I can't believe I didn't know about Letters to Obama group before this week! I guess I should be fired. :-)

I'm sure you will think that because I "drink the Koolaid" now that I am not as credible as I might have been a year ago. I hope that isn't the case.

Far from "selling out"... I promise you I have not. It has been a difficult and exhilarating ride. No day has been the same. I do not agree with every part of the administration's agenda. But that has been true of every administration. This one is no different. There are days I wonder why I'm here, and there are other days that I feel I've had a major impact (i.e. I don't think it's random that the Department is trying so hard to talk to and listen to teachers?-- I like to think (and give them credit for listening to me) that I played a small part in that.

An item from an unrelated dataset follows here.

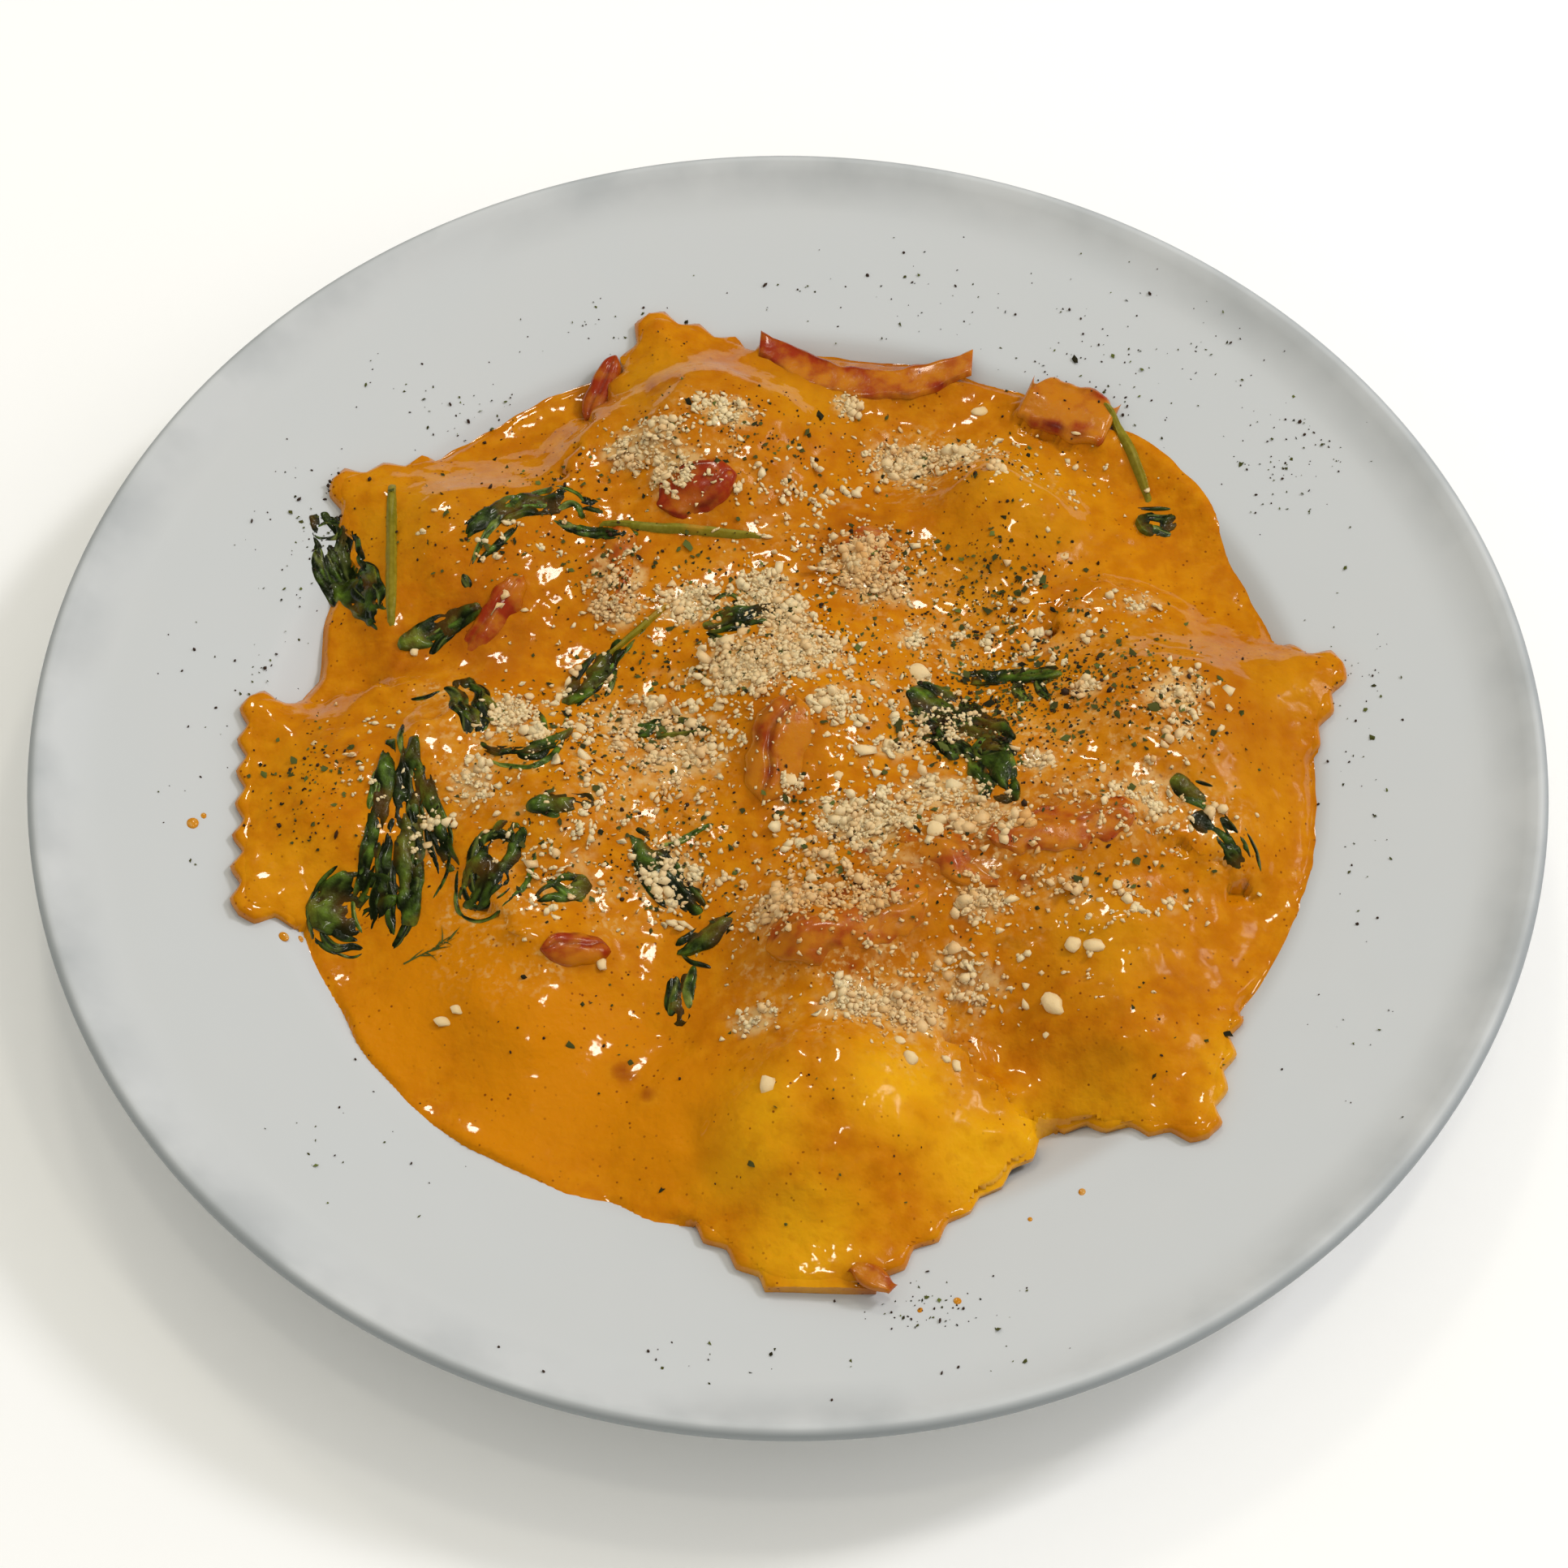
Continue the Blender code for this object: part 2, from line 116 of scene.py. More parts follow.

I was thrilled when I heard that Arne (he says, "My mother named me Arne, not Secretary.") had called to speak with Anthony and Marsha.

The man you spoke to on the phone, Marsha, IS listening to you and DOES get it. I wish every teacher in the country could talk one on one with him. My opinion is that we would be in a very different place in terms of how Arne Duncan is “perceived” to feel about teachers.

The Secretary is a man who cares deeply about teachers and the work we do. He has put improving our profession at the center of his agenda, but that doesn't really get any press. What gets press is the more controversial pieces of the agenda.


I have deep respect for the work you are doing because I lived it everyday for ten years. Our work with students is always at the center of what we do.

I have spent the last year listening to teachers from all over the country. I am in the role I'm in because the Secretary feels so strongly about having a program that brings teacher voice into the department.

I'm thankful for the work that you and TLTO have done to mobilize teachers' voices on issues of national education policy. Keep it up. It is making a difference, but as you know, the wheels of progress turn slowly.